Select lines where the word "bodies" appears.

* start Available data *

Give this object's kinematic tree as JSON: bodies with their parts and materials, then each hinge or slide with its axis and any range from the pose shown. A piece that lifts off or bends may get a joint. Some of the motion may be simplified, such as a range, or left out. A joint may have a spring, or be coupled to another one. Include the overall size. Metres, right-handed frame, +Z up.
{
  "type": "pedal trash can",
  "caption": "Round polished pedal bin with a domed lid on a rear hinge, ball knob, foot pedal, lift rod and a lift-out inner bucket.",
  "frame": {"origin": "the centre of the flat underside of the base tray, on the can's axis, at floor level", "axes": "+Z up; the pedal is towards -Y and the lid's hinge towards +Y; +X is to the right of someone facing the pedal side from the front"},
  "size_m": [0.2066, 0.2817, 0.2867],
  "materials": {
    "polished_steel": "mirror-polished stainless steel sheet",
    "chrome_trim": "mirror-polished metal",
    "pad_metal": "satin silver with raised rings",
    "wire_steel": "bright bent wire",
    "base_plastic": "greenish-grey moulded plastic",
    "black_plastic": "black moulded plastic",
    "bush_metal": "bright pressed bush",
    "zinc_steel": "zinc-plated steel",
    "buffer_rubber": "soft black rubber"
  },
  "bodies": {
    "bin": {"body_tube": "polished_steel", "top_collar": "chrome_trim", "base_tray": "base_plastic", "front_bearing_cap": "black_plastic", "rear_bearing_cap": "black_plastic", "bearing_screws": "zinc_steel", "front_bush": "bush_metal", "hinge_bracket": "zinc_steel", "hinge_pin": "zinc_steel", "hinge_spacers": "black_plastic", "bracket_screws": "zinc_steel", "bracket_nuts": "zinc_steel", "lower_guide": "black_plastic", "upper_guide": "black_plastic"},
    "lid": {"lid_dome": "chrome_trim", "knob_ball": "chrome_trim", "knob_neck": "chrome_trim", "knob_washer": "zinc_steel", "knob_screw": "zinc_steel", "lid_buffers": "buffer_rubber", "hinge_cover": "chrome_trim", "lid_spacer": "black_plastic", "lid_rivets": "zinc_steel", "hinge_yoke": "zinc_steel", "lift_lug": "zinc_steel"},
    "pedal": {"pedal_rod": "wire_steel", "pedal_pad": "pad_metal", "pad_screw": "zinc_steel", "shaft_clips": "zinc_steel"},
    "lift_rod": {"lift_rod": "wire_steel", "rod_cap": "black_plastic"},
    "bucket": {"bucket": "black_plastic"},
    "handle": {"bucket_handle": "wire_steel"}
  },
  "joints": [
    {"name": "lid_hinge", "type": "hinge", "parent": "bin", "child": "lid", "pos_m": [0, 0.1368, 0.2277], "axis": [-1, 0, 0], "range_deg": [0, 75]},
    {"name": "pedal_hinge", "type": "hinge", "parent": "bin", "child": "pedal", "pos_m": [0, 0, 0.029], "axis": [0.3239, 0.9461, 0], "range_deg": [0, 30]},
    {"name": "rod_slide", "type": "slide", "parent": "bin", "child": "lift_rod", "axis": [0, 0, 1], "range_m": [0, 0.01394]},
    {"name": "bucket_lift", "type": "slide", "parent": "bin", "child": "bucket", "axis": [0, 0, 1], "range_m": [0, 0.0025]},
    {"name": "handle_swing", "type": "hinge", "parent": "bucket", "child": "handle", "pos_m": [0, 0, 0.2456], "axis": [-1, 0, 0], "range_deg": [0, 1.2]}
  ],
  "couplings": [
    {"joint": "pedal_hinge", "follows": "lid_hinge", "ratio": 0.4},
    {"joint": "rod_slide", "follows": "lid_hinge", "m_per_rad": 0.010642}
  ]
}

* end Available data *

* **Written answer**:
Give this object's kinematic tree as JSON: bodies with their parts and materials, then each hinge or slide with its axis and any range from the pose shown. A piece that lifts off or bends may get a joint. Some of the motion may be simplified, such as a range, or left out. A joint may have a spring, or be coupled to another one. Include the overall size. Metres, right-handed frame, +Z up.
  "bodies": {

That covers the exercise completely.